The \(R\)-linear augmentation is split by the coefficient inclusion.

Show proof
noncomputable def groupAlgebraAugmentationIdeal
    (R : Type u) (G : Type v) [CommRing R] [Group G] :
    Ideal (MonoidAlgebra R G) :=
  RingHom.ker (groupAlgebraAugmentation R G)

The augmentation ideal of an abstract group algebra.

noncomputable def groupAlgebraAugmentationIdealSubmodule
    (R : Type u) (G : Type v) [CommRing R] [Group G] :
    Submodule R (MonoidAlgebra R G) :=
  (groupAlgebraAugmentationIdeal R G).restrictScalars R

The augmentation ideal of an abstract group algebra, regarded as an \(R\)-submodule.

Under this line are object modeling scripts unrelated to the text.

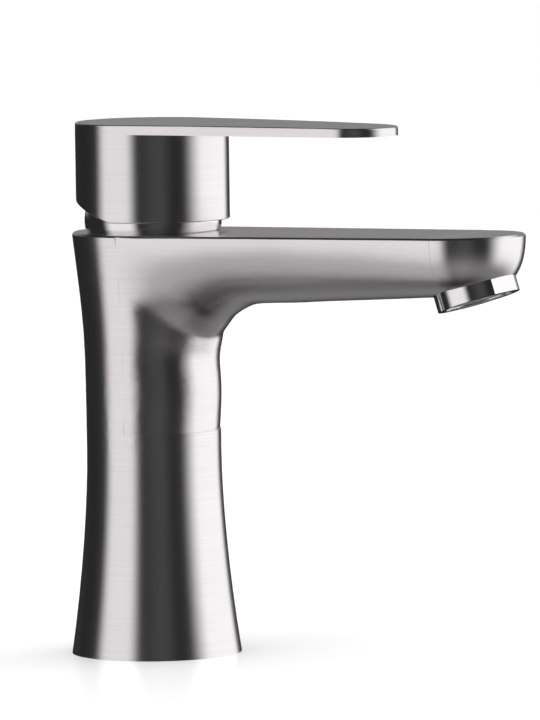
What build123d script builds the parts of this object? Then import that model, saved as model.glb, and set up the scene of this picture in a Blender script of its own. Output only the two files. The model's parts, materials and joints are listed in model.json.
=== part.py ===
from build123d import *
import math
import os

os.makedirs("parts", exist_ok=True)

# All sizes in mm. Origin: centre of the base on the deck. +X spout, +Z up, -Y hot, +Y cold.

# Column and spout
BASE_R = 25.0
WAIST_R = 19.72
WAIST_Z = 60.0
FLARE = 0.119
FLARE_Z = 95.0
TOP_Z = 124.4
SPOUT_RISE = 0.013
NOSE_X = 103.0
NOSE_R = 19.4
RIM = 0.6
UNDER_Z = 103.9
UNDER_SLOPE = 0.058
THROAT_X = 36.5
THROAT_Z = 82.5
WALL = 2.5
SPOUT_WALL = 2.0
SEAM = 0.8
MERGE = 0.02
FRONT_X = 1.5
FRONT_Z = 66.0

# Well for the 35 mm cartridge
CART_X = 0.8
WELL_R = 18.0
NUT_BORE_R = 19.0
WELL_Z = 92.0
SEAT_Z = 102.0
CART_R = 17.5
SHOULDER_Z = 117.0

# Handle
PIVOT_Z = 126.4
CAP_R = 22.6
CAP_IN_R = 21.0
CAP_BOTTOM_Z = 128.0
HANDLE_TOP_Z = 156.7
PLATE_T = 2.8
LEVER_TIP_X = 80.7
LEVER_TIP_R = 13.7
LEVER_DROOP = 0.6
BACK_CUT_X = -2.1
BACK_CUT_DEG = 18.8

# Aerator, tilted forward
AER_X = 109.4
AER_Z = 106.5
AER_R = 12.2
AER_TILT = 17.6

# Supply
PORT_X = -3.0
PORT_Y = 7.5
STUD_X = -12.5
M10_BORE_R = 4.45
M8_BORE_R = 3.4
BASE_T = 17.0


def column_r(z):
    low = (BASE_R - WAIST_R) * max(0.0, 1.0 - z / WAIST_Z) ** 1.7
    high = FLARE * (math.hypot(z - FLARE_Z, 10.0) + z - FLARE_Z) / 2.0
    return WAIST_R + low + high


TAPER = (column_r(TOP_Z) - NOSE_R) / NOSE_X
JOIN_X = NOSE_X + NOSE_R * math.sin(math.atan(TAPER))


def top_z(x):
    return TOP_Z - MERGE + SPOUT_RISE * (x - FRONT_X)


def spout_w(x):
    return NOSE_R * math.hypot(1.0, TAPER) + TAPER * (NOSE_X - x)


def under_z(x):
    return UNDER_Z + UNDER_SLOPE * (x - THROAT_X)


def cyl(r, z0, z1, x=0.0, y=0.0):
    return Pos(x, y, z0) * Cylinder(r, z1 - z0, align=(Align.CENTER, Align.CENTER, Align.MIN))


def tube(r_out, r_in, z0, z1, x=0.0, y=0.0):
    return cyl(r_out, z0, z1, x, y) - cyl(r_in, z0 - 1.0, z1 + 1.0, x, y)


def block(x0, x1, y0, y1, z0, z1):
    size = Box(x1 - x0, y1 - y0, z1 - z0)
    return Pos((x0 + x1) / 2, (y0 + y1) / 2, (z0 + z1) / 2) * size


def ring(major, minor, z):
    return Pos(0, 0, z) * Torus(major, minor)


def along_x(r, x0, x1, y=0.0, z=0.0):
    return Pos((x0 + x1) / 2, y, z) * Rot(0, 90, 0) * Cylinder(r, x1 - x0)


def along_y(r, y0, y1, x=0.0, z=0.0):
    return Pos(x, (y0 + y1) / 2, z) * Rot(90, 0, 0) * Cylinder(r, y1 - y0)


def aerator_place(shape):
    return Pos(AER_X, 0, AER_Z) * Rot(0, -AER_TILT, 0) * shape


def fan_section(x, z, theta, apex, wide, half, lean=0.0, full=0.0):
    c = math.cos(math.radians(theta))
    s = math.sin(math.radians(theta))
    plane = Plane(origin=(x, 0, z), x_dir=(-c, 0, s), z_dir=(-s, 0, -c))
    rise = (0.5523 + 0.09 * full) * (wide - apex)
    side = (0.5523 + 0.25 * full) * half
    end = wide + 5.0
    tip = half + lean * 5.0
    pts = [(apex, 0), (apex, side), (wide - rise, half - lean * rise), (wide, half)]
    right = Bezier(*[plane.from_local_coords(p) for p in pts])
    left = Bezier(*[plane.from_local_coords((p[0], -p[1])) for p in reversed(pts)])
    corners = [plane.from_local_coords(p) for p in [(wide, half), (end, tip), (end, -tip), (wide, -half)]]
    return Wire([right, Line(*corners[:2]), Line(*corners[1:3]), Line(*corners[2:]), left])


def column_section(z):
    r = column_r(z) - MERGE
    return fan_section(THROAT_X, z, 0, THROAT_X - r, THROAT_X, r)


def neck_section(theta):
    c = math.cos(math.radians(theta))
    s = math.sin(math.radians(theta))
    r0 = THROAT_X - column_r(THROAT_Z)
    r1 = UNDER_Z - THROAT_Z
    apex = r0 + (r1 - r0) * theta / 90.0 + MERGE
    t_col = THROAT_X / max(0.01, c)
    t_top = (TOP_Z + SEAM - THROAT_Z) / max(0.01, s)
    wide = min(t_col, t_top)
    z = THROAT_Z + wide * s
    if t_col < t_top:
        lean = (column_r(z + 0.5) - column_r(z - 0.5)) * s
        return fan_section(THROAT_X, THROAT_Z, theta, apex, wide, column_r(z) - MERGE, lean)
    return fan_section(THROAT_X, THROAT_Z, theta, apex, wide, spout_w(THROAT_X - wide * c) - MERGE)


def spout_section(x, inset=0.0):
    full = (max(0.0, x - THROAT_X) / (JOIN_X - THROAT_X)) ** 2
    half = spout_w(x) - MERGE - inset
    return fan_section(x, 0.0, 90, under_z(x) + inset, top_z(x) + SEAM, half, full=full)


def under_top(x1, drop):
    pts = [(0, 60), (0, top_z(0) - drop), (x1, top_z(x1) - drop), (x1, 60)]
    face = make_face(Plane.XZ * Polyline(*pts, close=True))
    return extrude(face, amount=40, both=True)


def rim_cutter(side):
    run = Vector(1.0, -side * TAPER, SPOUT_RISE)
    out = Vector(0.0, side, 1.0)
    corner = (FRONT_X, side * (spout_w(FRONT_X) - MERGE - RIM), top_z(FRONT_X))
    plane = Plane(origin=corner, x_dir=run, z_dir=out - run * (out.dot(run) / run.dot(run)))
    return plane * (Pos(55, 0, 5) * Box(140, 30, 10))


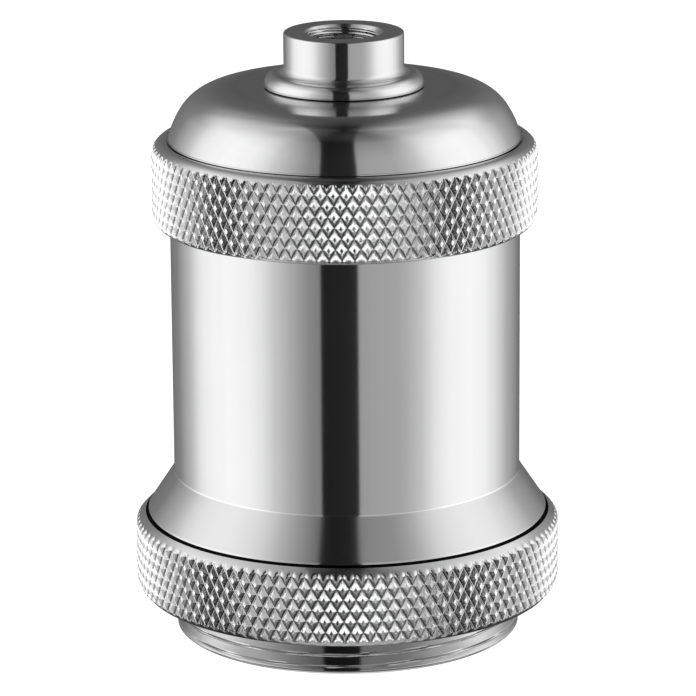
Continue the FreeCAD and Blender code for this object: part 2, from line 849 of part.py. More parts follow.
def make_shell_fixings():
    grip = S.lamp_sheet + pocket_floor - web_bottom + S.fixing_grip
    screw = slotted_screw("shell_fixing_form", S.fixing_radius, grip, S.fixing_head_radius,
                          S.fixing_head_height, S.fixing_slot_width, S.fixing_slot_depth)
    top = pocket_floor + S.fixing_grip
    return group("shell_fixing_screws", screw, [
        (0, S.fixing_offset, top, HEAD_DOWN),
        (0, -S.fixing_offset, top, HEAD_DOWN),
    ])


def make_anchor_nut():
    body = new_body("shell_anchor_nut")
    base = insert_top - S.nut_thickness
    raise_pad(body, "nut_plate", rectangle(as_size(0), -S.fixing_offset, S.nut_side, S.nut_side),
              base, S.nut_thickness)
    drill(body, "nut_hole", 0, -S.fixing_offset, S.fixing_radius + S.seat_clearance,
          insert_top, S.nut_thickness)
    return body


def make_retaining_ring():
    """Open spring ring that sits in the shell's groove and holds the insert down."""
    outer = groove_radius - S.seat_clearance
    inner = shell_bore - S.circlip_inset
    return turn(new_body("insert_retaining_ring"), [
        Step(inner, groove_bottom),
        Step(outer, groove_bottom),
        Step(outer, groove_bottom + S.circlip_width),
        Step(inner, groove_bottom + S.circlip_width),
    ], as_size(360) - S.circlip_opening)


def build():
    return [
        make_body_shell(),
        make_lower_ring(),
        make_upper_ring(),
        make_cap(),
        make_grub_screw(),
        make_earth_screw(),
        make_earth_saddle(),
        make_insert(),
        make_retaining_ring(),
        make_screw_shell(),
        make_shell_fixings(),
        make_anchor_nut(),
        make_centre_contact(),
        make_contact_screw(),
        make_terminal("live_terminal", S.contact_screw_offset, as_size(0)),
        make_terminal("neutral_terminal", as_size(0), neutral_centre),
        make_terminal_screws(),
    ]


def write_parts(nodes):
    DOC.recompute()
    for item in DOC.Objects:
        if "Invalid" in item.State or "Error" in item.State:
            raise RuntimeError(item.Name + " failed")
    os.makedirs("parts", exist_ok=True)
    for node in nodes:
        shape = node.Shape
        if shape.isNull() or not shape.isValid() or not shape.Solids:
            raise RuntimeError(node.Label + " has no valid solid")
        shape.exportStep("parts/" + node.Label + ".step")
        box = shape.BoundBox
        print(f"{node.Label}: {len(shape.Solids)} solid(s), {shape.Volume:.1f} mm3, "
              f"z {box.ZMin:.2f} to {box.ZMax:.2f}, x {box.XMin:.2f} to {box.XMax:.2f}")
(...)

theorem mem_groupAlgebraAugmentationIdeal_iff
    (R : Type u) (G : Type v) [CommRing R] [Group G] (x : MonoidAlgebra R G) :
    x ∈ groupAlgebraAugmentationIdeal R G ↔ groupAlgebraAugmentation R G x = 0

An abstract group-algebra element lies in the augmentation ideal iff its augmentation is zero.

Show proof
theorem mem_groupAlgebraAugmentationIdealSubmodule_iff
    (R : Type u) (G : Type v) [CommRing R] [Group G] (x : MonoidAlgebra R G) :
    x ∈ groupAlgebraAugmentationIdealSubmodule R G ↔ groupAlgebraAugmentation R G x = 0

An abstract group-algebra element lies in the augmentation ideal submodule iff its augmentation is zero.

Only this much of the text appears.